## STORED RECORDS

------------------------------

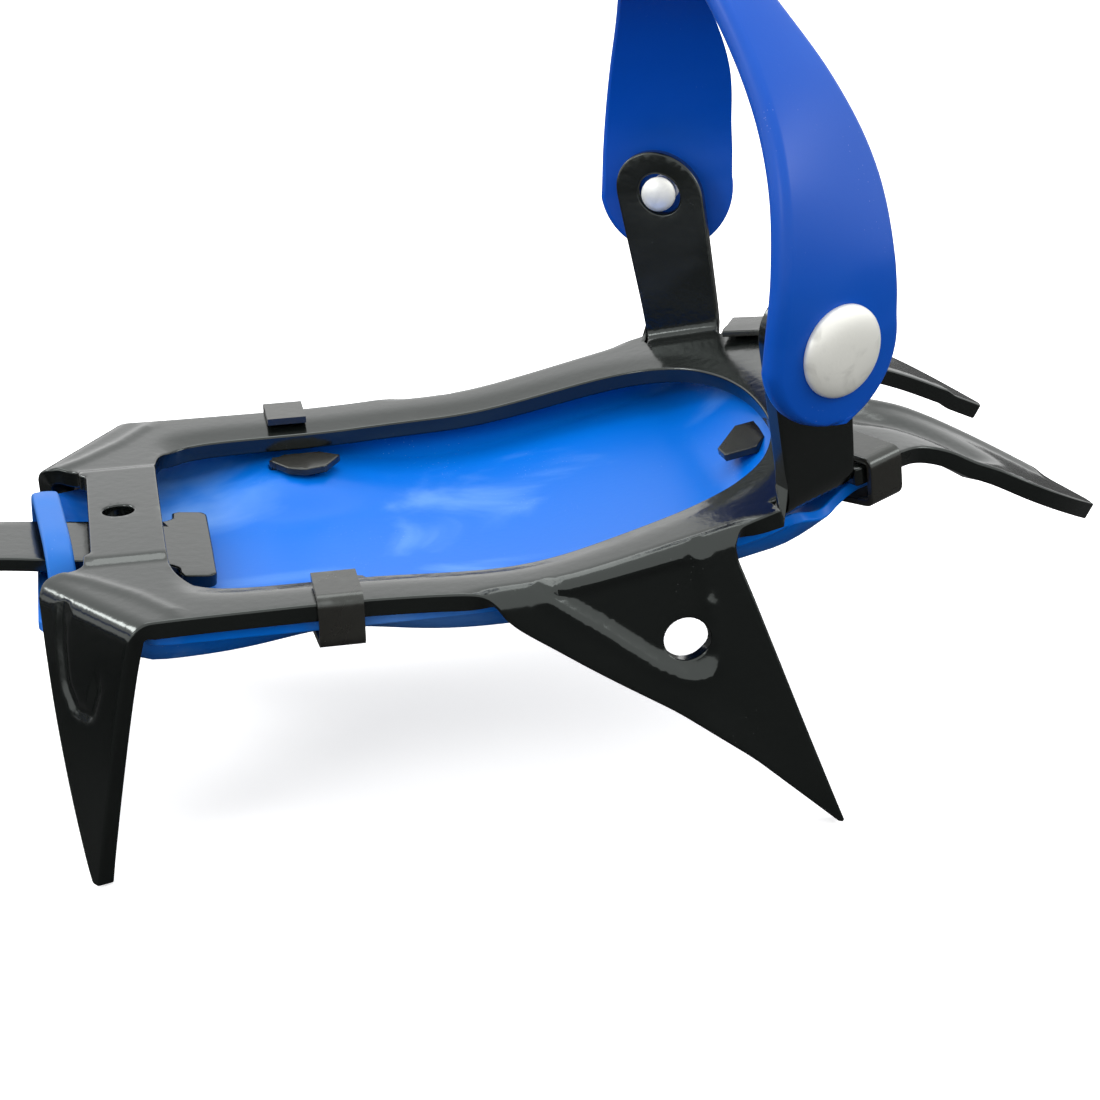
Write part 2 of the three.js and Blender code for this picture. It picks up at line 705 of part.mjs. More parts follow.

------------------------------

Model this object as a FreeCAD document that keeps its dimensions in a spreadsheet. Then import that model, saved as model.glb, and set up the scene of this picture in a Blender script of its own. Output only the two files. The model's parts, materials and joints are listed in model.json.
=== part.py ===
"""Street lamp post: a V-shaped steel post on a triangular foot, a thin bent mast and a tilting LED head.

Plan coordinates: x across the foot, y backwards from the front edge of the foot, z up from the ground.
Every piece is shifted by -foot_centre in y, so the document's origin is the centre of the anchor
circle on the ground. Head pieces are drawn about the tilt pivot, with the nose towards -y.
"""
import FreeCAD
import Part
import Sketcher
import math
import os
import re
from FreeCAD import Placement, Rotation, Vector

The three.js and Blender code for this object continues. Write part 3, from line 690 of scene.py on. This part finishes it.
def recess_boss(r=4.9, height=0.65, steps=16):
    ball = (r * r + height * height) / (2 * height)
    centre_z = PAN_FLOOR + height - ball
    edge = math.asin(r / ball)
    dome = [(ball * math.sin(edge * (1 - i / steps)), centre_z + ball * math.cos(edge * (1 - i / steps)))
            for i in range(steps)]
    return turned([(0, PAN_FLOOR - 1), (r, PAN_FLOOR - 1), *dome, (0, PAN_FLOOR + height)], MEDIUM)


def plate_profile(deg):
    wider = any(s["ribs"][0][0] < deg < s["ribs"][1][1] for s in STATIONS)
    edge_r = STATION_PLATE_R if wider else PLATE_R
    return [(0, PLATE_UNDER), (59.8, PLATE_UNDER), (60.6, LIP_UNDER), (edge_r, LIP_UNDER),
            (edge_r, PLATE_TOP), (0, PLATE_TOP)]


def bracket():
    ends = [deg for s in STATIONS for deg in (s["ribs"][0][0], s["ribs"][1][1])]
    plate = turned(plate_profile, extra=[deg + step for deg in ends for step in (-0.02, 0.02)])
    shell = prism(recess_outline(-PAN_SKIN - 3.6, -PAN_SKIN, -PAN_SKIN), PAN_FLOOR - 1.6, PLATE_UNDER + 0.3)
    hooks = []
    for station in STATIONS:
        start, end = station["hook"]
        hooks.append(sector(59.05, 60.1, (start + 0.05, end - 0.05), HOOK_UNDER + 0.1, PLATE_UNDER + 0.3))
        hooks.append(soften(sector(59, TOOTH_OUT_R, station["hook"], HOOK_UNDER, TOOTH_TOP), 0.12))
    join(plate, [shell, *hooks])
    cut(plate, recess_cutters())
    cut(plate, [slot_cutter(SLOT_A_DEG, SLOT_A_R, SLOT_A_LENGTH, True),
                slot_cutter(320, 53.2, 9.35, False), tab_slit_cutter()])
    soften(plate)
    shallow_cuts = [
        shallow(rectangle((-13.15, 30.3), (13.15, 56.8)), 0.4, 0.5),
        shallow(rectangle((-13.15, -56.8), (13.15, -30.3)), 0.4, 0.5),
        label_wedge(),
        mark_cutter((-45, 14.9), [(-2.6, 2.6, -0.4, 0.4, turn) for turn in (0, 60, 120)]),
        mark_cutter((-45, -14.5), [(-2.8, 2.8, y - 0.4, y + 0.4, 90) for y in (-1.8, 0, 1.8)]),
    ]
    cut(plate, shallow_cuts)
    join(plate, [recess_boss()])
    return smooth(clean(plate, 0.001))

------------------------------

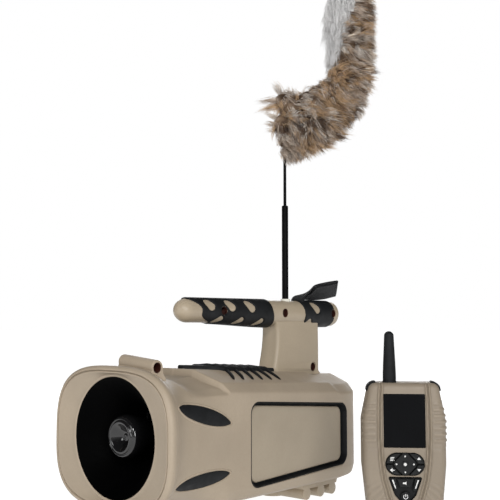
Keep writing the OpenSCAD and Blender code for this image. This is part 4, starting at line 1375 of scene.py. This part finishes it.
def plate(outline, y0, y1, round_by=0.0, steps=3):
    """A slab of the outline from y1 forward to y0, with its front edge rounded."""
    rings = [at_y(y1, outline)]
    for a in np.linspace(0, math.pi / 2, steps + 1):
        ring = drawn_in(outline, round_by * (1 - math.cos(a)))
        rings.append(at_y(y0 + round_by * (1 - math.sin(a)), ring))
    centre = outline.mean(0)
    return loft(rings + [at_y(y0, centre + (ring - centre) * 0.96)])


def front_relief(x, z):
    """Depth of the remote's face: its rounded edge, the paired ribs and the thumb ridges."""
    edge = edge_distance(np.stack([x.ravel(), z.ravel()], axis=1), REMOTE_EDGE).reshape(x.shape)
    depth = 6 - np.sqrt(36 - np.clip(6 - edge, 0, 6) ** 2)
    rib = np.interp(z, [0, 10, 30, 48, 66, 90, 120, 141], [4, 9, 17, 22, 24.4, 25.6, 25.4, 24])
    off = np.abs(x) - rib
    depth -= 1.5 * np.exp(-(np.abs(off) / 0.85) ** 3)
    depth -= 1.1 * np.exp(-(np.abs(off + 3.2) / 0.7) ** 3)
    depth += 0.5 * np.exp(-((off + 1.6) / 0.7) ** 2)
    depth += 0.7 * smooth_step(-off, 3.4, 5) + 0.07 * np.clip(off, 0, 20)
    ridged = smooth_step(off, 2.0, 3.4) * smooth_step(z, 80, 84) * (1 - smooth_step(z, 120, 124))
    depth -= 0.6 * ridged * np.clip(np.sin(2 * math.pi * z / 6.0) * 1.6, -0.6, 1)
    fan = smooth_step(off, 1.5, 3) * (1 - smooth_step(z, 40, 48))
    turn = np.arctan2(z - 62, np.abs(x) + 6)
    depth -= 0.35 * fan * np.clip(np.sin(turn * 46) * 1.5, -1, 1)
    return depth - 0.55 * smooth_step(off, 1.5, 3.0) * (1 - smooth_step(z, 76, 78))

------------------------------

## PROBLEM TO WORK ON
Extract the lines of the preceding material that run from the line with "The three.js and Blender code for this object" through the line with "(edge_r, PLATE_TOP), (0, PLATE_TOP)]", inclusive, reproducing them exactly and adding nothing.

## IN RESPONSE
The three.js and Blender code for this object continues. Write part 3, from line 690 of scene.py on. This part finishes it.
def recess_boss(r=4.9, height=0.65, steps=16):
    ball = (r * r + height * height) / (2 * height)
    centre_z = PAN_FLOOR + height - ball
    edge = math.asin(r / ball)
    dome = [(ball * math.sin(edge * (1 - i / steps)), centre_z + ball * math.cos(edge * (1 - i / steps)))
            for i in range(steps)]
    return turned([(0, PAN_FLOOR - 1), (r, PAN_FLOOR - 1), *dome, (0, PAN_FLOOR + height)], MEDIUM)


def plate_profile(deg):
    wider = any(s["ribs"][0][0] < deg < s["ribs"][1][1] for s in STATIONS)
    edge_r = STATION_PLATE_R if wider else PLATE_R
    return [(0, PLATE_UNDER), (59.8, PLATE_UNDER), (60.6, LIP_UNDER), (edge_r, LIP_UNDER),
            (edge_r, PLATE_TOP), (0, PLATE_TOP)]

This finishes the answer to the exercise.